Coloring, drawing, stenciling, painting and calligraphy are all commonly used tools when creating a scrapbook. 

“I love using random old books, which I can get for free, and ripping up pages and using them in my letters to add a cool detail,” Oks said. “I also love using brush pens and stickers, but also would love to start integrating pressed flowers as well as pictures.”

Scrapbooking can help people combine the skill of journaling with the craftiness of scrapbooking, and bring appreciation to the ability to incorporate art with memories. By making scrapbook pages, people can bring memories to life and relive them. 

“Handwritten letters and scrapbooking have so much more effort put into them, and that’s what makes them so much more personalized,” Oks said. “It feels a lot better to receive a letter as opposed to a simple text message because it shows how someone puts in the extra work into making something.”

The Design of Scrapbooking

While all scrapbooks focus on different things, they all require an incorporated, intricate design.
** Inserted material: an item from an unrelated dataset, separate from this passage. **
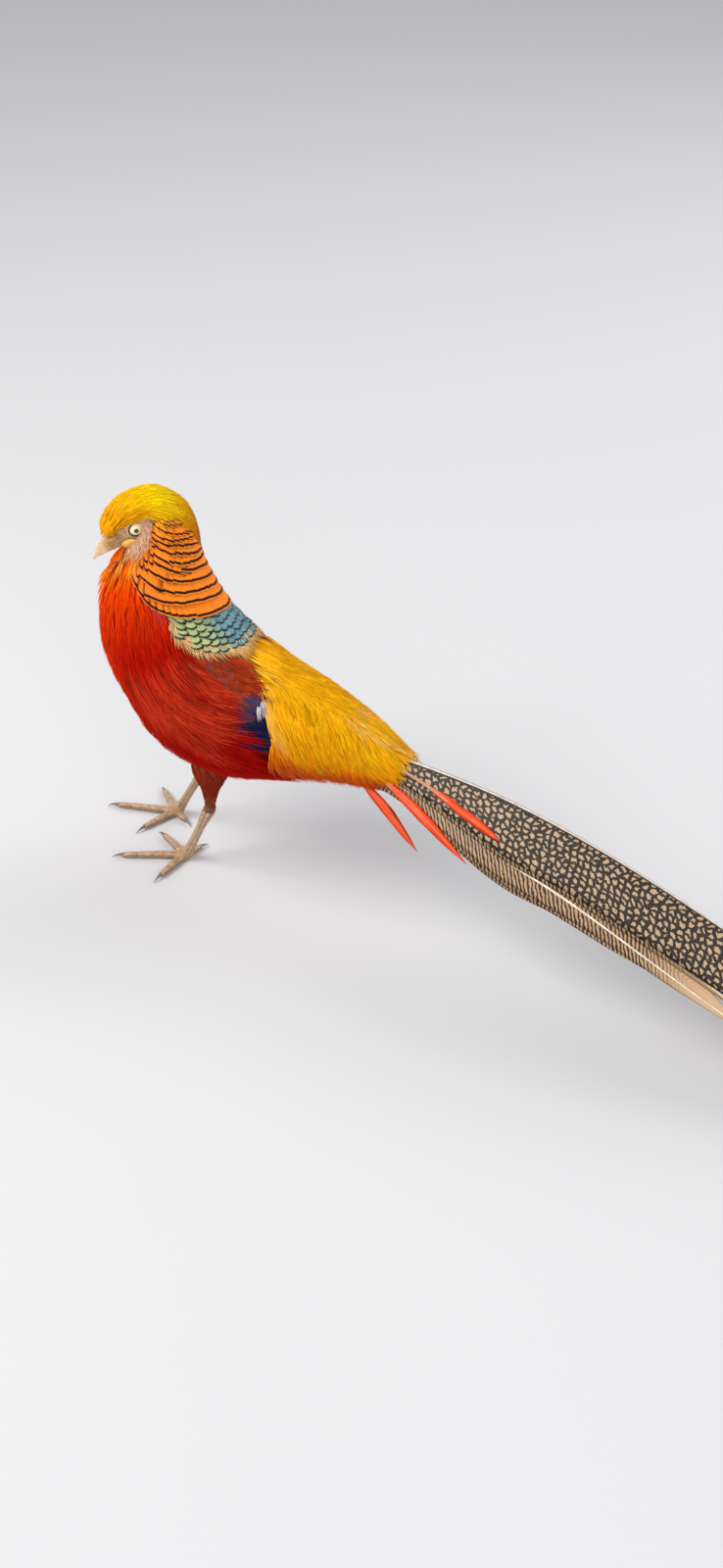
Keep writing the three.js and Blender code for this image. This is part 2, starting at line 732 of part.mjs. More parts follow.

When designing around photos and writing, making a cohesive spread that reflects a memory can be simultaneously challenging and relaxing. 

“I think [creating a] collage can be really freeing because you’re just using your hands and [doing] less thinking,” Dunn said. “It’s more [of a] feeling.”

From a young age, Dunn has been scrapbooking and collage making. The design skills don’t come quickly though. Dunn’s process of collage-making starts by flipping through a magazine and tearing out different pieces. 

“I just remember spending hours making tons of little rolls of tape and cutting out magazines from National Geographic and fashion magazines,” Dunn said.

Her tasks while scrapbooking also include sorting and looking at the piece from different perspectives. Comparatively to using film, all of the other components added to the spread can help bring the recreated moment to life. Depending on the materials used, some can exaggerate the moment or put emphasis on certain parts of the spread

The Photography of Scrapbooking

A typical scrapbook spread only consists of two to three photos; more than that and the pages are usually considered a photo album. Therefore, choosing what photos to include in a scrapbook is a difficult process involving many hard decisions and analytical thinking. 

Only a few photos can reflect the actual experience the artist is attempting to portray, while also matching the design of the spread. Taking photos that depict a special memory or meaningful experience becomes a priority. 

“I like taking film pictures because they capture colors that digital cameras are not able to,” Irani said. 

The style of the photo in consideration also contributes to the effect it has on the spread. The style comes from many artistic elements, such as the actual quality of the photo, the specific angle it was taken from, or even its size. 

“I choose to capture moments that I want to be able to look back on, which usually involve my friends and family,” Irani said.